I'm talking about personal / small-team project planning. For most projects, some soft of project planning is important. Project scheduling is also important, but usually more so for big teams / companies than small teams or lone garage developers. Often the two are integrated together. For a lot of people, project planning is just keeping a to-do list. Even more people just feel they know what needs to be done and just focus on working on what they feel needs to be worked on. Some people go for a to-do list with some extra functionality through software.

Describe how you keep track of tasks to finish and finished tasks, project scheduling (if any), what annoyances with your current approach, things you think would enhance it, how you share it with people (in case you do)... etc. Also, if you do keep a live project plan online, share the link here if you don't mind.

For consideration, following is a short list of software one can use for this that I've briefly researched in the last couple of days.

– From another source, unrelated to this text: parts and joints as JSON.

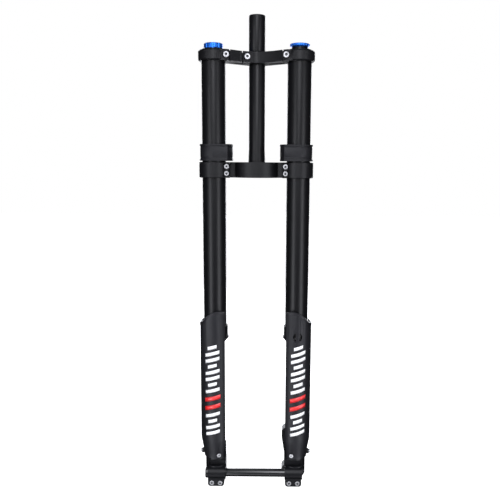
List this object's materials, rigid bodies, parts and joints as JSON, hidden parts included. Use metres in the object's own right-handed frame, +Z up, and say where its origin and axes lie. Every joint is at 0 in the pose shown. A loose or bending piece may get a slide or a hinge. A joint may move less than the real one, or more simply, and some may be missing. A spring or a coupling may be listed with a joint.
{
  "type": "suspension fork",
  "caption": "Inverted dual crown bicycle suspension fork with guarded sliding legs, a straight steerer, a through axle and a post mount for a disc brake.",
  "frame": {"origin": "centre of the crown race seat, on the steerer axis, on top of the lower crown", "axes": "+Z up along the steerer, -Y forwards, +X towards the leg that carries the brake"},
  "size_m": [0.2042, 0.0811, 0.845],
  "materials": {
    "acetal_white": "natural acetal",
    "anodised_black": "satin black anodised aluminium tube",
    "anodised_blue": "bright blue anodised aluminium",
    "bright_screw": "bright plated socket screws",
    "bush_bronze": "bronze backed bush",
    "cast_black": "satin black painted casting",
    "guard_plastic": "fine grained moulded plastic",
    "hard_chrome": "polished hard chrome",
    "machined_black": "fine blasted black anodised aluminium",
    "plain_alloy": "plain turned aluminium",
    "plain_steel": "turned steel",
    "rubber_black": "matte moulded rubber",
    "seal_rubber": "satin nitrile rubber",
    "spring_steel": "drawn spring steel",
    "stanchion_black": "smooth hard anodised black",
    "washer_black": "dull black spacer"
  },
  "bodies": {
    "root": {"steerer_tube": "anodised_black", "lower_crown": "machined_black", "upper_crown": "machined_black", "lower_crown_bolts": "bright_screw", "upper_crown_bolts": "bright_screw", "spring_outer_tube": "anodised_black", "damper_outer_tube": "anodised_black", "spring_frame_bumper": "rubber_black", "damper_frame_bumper": "rubber_black", "spring_seal_housing": "machined_black", "damper_seal_housing": "machined_black", "spring_upper_bush": "bush_bronze", "damper_upper_bush": "bush_bronze", "spring_lower_bush": "bush_bronze", "damper_lower_bush": "bush_bronze", "spring_oil_seal": "seal_rubber", "damper_oil_seal": "seal_rubber", "spring_seal_clip": "spring_steel", "damper_seal_clip": "spring_steel", "spring_dust_wiper": "seal_rubber", "damper_dust_wiper": "seal_rubber", "spring_top_cap": "machined_black", "damper_top_cap": "machined_black", "damper_rod": "hard_chrome", "damper_piston": "plain_alloy", "piston_ring": "acetal_white", "topout_bumper": "seal_rubber", "coil_spring": "spring_steel"},
    "lowers": {"spring_stanchion": "stanchion_black", "damper_stanchion": "stanchion_black", "spring_foot": "cast_black", "damper_foot": "cast_black", "spring_guard": "guard_plastic", "damper_guard": "guard_plastic", "guard_front_screws": "bright_screw", "guard_side_washers": "washer_black", "guard_side_screws": "bright_screw", "axle_pinch_bolts": "bright_screw", "foot_bolts": "bright_screw", "stanchion_base_plugs": "plain_alloy", "spring_spacer": "acetal_white", "spring_seat": "acetal_white", "damper_cartridge": "plain_alloy", "cartridge_head": "plain_alloy", "rod_seal": "seal_rubber"},
    "axle": {"through_axle": "anodised_black", "axle_o_ring": "seal_rubber"},
    "preload_screw": {"preload_knob": "anodised_blue", "preload_shaft": "plain_steel"},
    "preload_slider": {"preload_plug": "acetal_white"},
    "rebound_adjuster": {"rebound_knob": "anodised_blue", "rebound_needle": "plain_steel"}
  },
  "joints": [
    {"name": "fork_travel", "type": "slide", "parent": "root", "child": "lowers", "axis": [0, 0, 1], "range_m": [0, 0.17], "stiffness_N_per_m": 6500, "springref_m": -0.025, "deforming": ["coil_spring"]},
    {"name": "axle_slide", "type": "slide", "parent": "lowers", "child": "axle", "axis": [-1, 0, 0], "range_m": [0, 0.18]},
    {"name": "preload_turn", "type": "hinge", "parent": "root", "child": "preload_screw", "pos_m": [-0.0735, -0.028, 0.19], "axis": [0, 0, -1], "range_deg": [0, 1080]},
    {"name": "preload_plug_slide", "type": "slide", "parent": "root", "child": "preload_slider", "axis": [0, 0, -1], "range_m": [0, 0.0091]},
    {"name": "rebound_turn", "type": "hinge", "parent": "root", "child": "rebound_adjuster", "pos_m": [0.0735, -0.028, 0.19], "axis": [0, 0, -1], "range_deg": [0, 270]}
  ],
  "couplings": [
    {"joint": "preload_plug_slide", "follows": "preload_turn", "m_per_rad": 0.00047746}
  ]
}
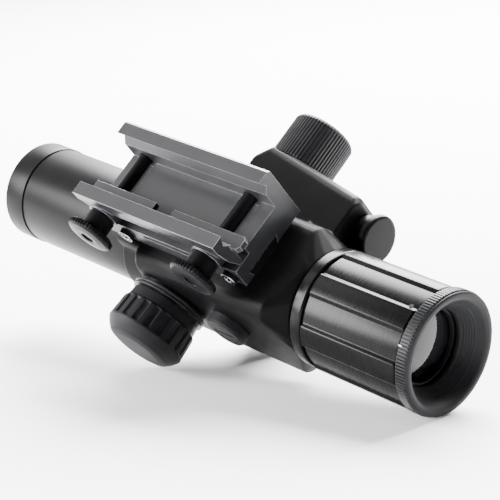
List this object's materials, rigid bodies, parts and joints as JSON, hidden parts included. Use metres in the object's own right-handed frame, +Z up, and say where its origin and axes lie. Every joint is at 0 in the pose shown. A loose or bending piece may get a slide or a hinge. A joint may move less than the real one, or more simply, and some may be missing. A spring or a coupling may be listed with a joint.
{
  "type": "finder scope",
  "caption": "Compact finder scope: ringed objective tube, fluted focusing eyepiece, capped turrets, side battery housing and a thumb-nut clamp for an accessory rail.",
  "frame": {"origin": "middle of the top of the accessory rail under the clamp, which the movable jaw's lip rests on", "axes": "+X towards the objective along the optical axis, +Y to the left, +Z up from the rail"},
  "size_m": [0.205, 0.1023, 0.082],
  "materials": {
    "cast_black": "satin",
    "clamp_black": "satin",
    "anodised_black": "satin",
    "dark_steel": "satin",
    "bright_steel": "brushed",
    "brass": "machined",
    "coated_glass": "coated",
    "black_plastic": "matt"
  },
  "bodies": {
    "scope": {"main_body": "cast_black", "mount_base": "clamp_black", "cross_bolt_front": "dark_steel", "cross_bolt_rear": "dark_steel", "saddle_screw_front": "dark_steel", "saddle_screw_rear": "dark_steel", "objective_tube": "anodised_black", "objective_ring": "anodised_black", "objective_cell": "anodised_black", "objective_lens": "coated_glass", "objective_flint": "coated_glass", "objective_retainer": "anodised_black", "erector_seat": "anodised_black", "knob_seat": "anodised_black", "contact_spring": "bright_steel", "battery_cell_1": "bright_steel", "battery_cell_2": "bright_steel", "battery_cell_3": "bright_steel", "lock_ring": "anodised_black", "eyepiece_barrel": "anodised_black", "inner_sleeve": "anodised_black"},
    "jaw": {"clamp_jaw": "clamp_black"},
    "nut_front": {"thumb_nut_front": "dark_steel"},
    "nut_rear": {"thumb_nut_rear": "dark_steel"},
    "gimbal": {"gimbal_ring": "brass"},
    "erector": {"erector_tube": "anodised_black", "erector_lens_front": "coated_glass", "erector_lens_rear": "coated_glass", "reticle": "coated_glass"},
    "windage_adjuster": {"windage_dial": "dark_steel"},
    "windage_cover": {"windage_cap": "anodised_black"},
    "elevation_adjuster": {"elevation_dial": "dark_steel"},
    "elevation_cover": {"elevation_cap": "anodised_black"},
    "lamp_knob": {"rheostat_knob": "black_plastic", "switch_shaft": "brass"},
    "side_cover": {"side_plug": "black_plastic"},
    "battery_cover": {"tail_cap": "anodised_black"},
    "diopter": {"diopter_ring": "anodised_black", "eye_bell": "black_plastic"},
    "ocular": {"ocular_cell": "anodised_black", "ocular_lens": "coated_glass", "field_lens": "coated_glass"}
  },
  "joints": [
    {"name": "jaw_slide", "type": "slide", "parent": "scope", "child": "jaw", "axis": [0, 1, 0], "range_m": [-0.002, 0.001]},
    {"name": "front_nut_turn", "type": "hinge", "parent": "jaw", "child": "nut_front", "pos_m": [0.0281, 0, 0.0055], "axis": [0, 1, 0], "range_deg": [-900, 450]},
    {"name": "rear_nut_turn", "type": "hinge", "parent": "jaw", "child": "nut_rear", "pos_m": [-0.0246, 0, 0.0055], "axis": [0, 1, 0], "range_deg": [-900, 450]},
    {"name": "windage_cap_turn", "type": "hinge", "parent": "scope", "child": "windage_cover", "pos_m": [-0.0053, 0, 0.0375], "axis": [0, 1, 0], "range_deg": [0, 1080]},
    {"name": "elevation_cap_turn", "type": "hinge", "parent": "scope", "child": "elevation_cover", "pos_m": [-0.0053, -0.005, 0.0375], "axis": [0, 0, 1], "range_deg": [0, 1080]},
    {"name": "windage_dial_turn", "type": "hinge", "parent": "scope", "child": "windage_adjuster", "pos_m": [-0.0053, 0, 0.0375], "axis": [0, 1, 0], "range_deg": [-360, 360]},
    {"name": "elevation_dial_turn", "type": "hinge", "parent": "scope", "child": "elevation_adjuster", "pos_m": [-0.0053, -0.005, 0.0375], "axis": [0, 0, 1], "range_deg": [-360, 360]},
    {"name": "erector_yaw", "type": "hinge", "parent": "scope", "child": "gimbal", "pos_m": [-0.048, -0.005, 0.0375], "axis": [0, 0, 1], "range_deg": [-0.7, 0.7]},
    {"name": "erector_pitch", "type": "hinge", "parent": "gimbal", "child": "erector", "pos_m": [-0.048, -0.005, 0.0375], "axis": [0, 1, 0], "range_deg": [-0.7, 0.7]},
    {"name": "lamp_knob_turn", "type": "hinge", "parent": "scope", "child": "lamp_knob", "pos_m": [0.0086, -0.005, 0.0375], "axis": [0, 1, 0], "range_deg": [0, 300]},
    {"name": "side_plug_turn", "type": "hinge", "parent": "scope", "child": "side_cover", "pos_m": [-0.021, -0.005, 0.0375], "axis": [0, 1, 0], "range_deg": [0, 1080]},
    {"name": "tail_cap_turn", "type": "hinge", "parent": "scope", "child": "battery_cover", "pos_m": [-0.048, 0.0233, 0.0375], "axis": [1, 0, 0], "range_deg": [0, 1440]},
    {"name": "diopter_turn", "type": "hinge", "parent": "scope", "child": "diopter", "pos_m": [-0.1, -0.005, 0.0375], "axis": [1, 0, 0], "range_deg": [-180, 180]},
    {"name": "ocular_slide", "type": "slide", "parent": "scope", "child": "ocular", "axis": [1, 0, 0], "range_m": [-0.0008, 0.0008]}
  ],
  "couplings": [
    {"joint": "jaw_slide", "follows": "front_nut_turn", "m_per_rad": 0.00012732},
    {"joint": "rear_nut_turn", "follows": "front_nut_turn", "ratio": 1},
    {"joint": "erector_yaw", "follows": "windage_dial_turn", "ratio": 0.0018636},
    {"joint": "erector_pitch", "follows": "elevation_dial_turn", "ratio": -0.0018636},
    {"joint": "ocular_slide", "follows": "diopter_turn", "m_per_rad": 0.00025465}
  ]
}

  • workflowy is basically a to-do list with drag-drop, tagging, and sharing (so that you don't have to maintain a separate change log) added in.
  • Trello is more complex. It's a to-do list with project scheduling and task assigning to members, with commenting and communication functionality. A trello board (basically project plan) can be made available for public viewing. I think it can be overkill for a small project for a single person, but maybe this can be said about anything except the last point in the list.
  • Evernote note. One can create a note with a simple bullet list and then share a link to the note on the project website for example. It supports lists with checkboxes, and also evernote works offline if you have the client. Signing up only for this particular use case can be overkill as well I think.
  • Notepad + text file in your project directory. Simple, quick, works offline, and can be placed right inside your project directory. Can even be made available online if placed in a cloud-synced directory. Unfortunately, working with the project plan can be daunting for anything but a simple 10-item list.

Personally I'm finding that having to go online to update the project plan on a daily basis (multiple times per day possibly) can be distracting.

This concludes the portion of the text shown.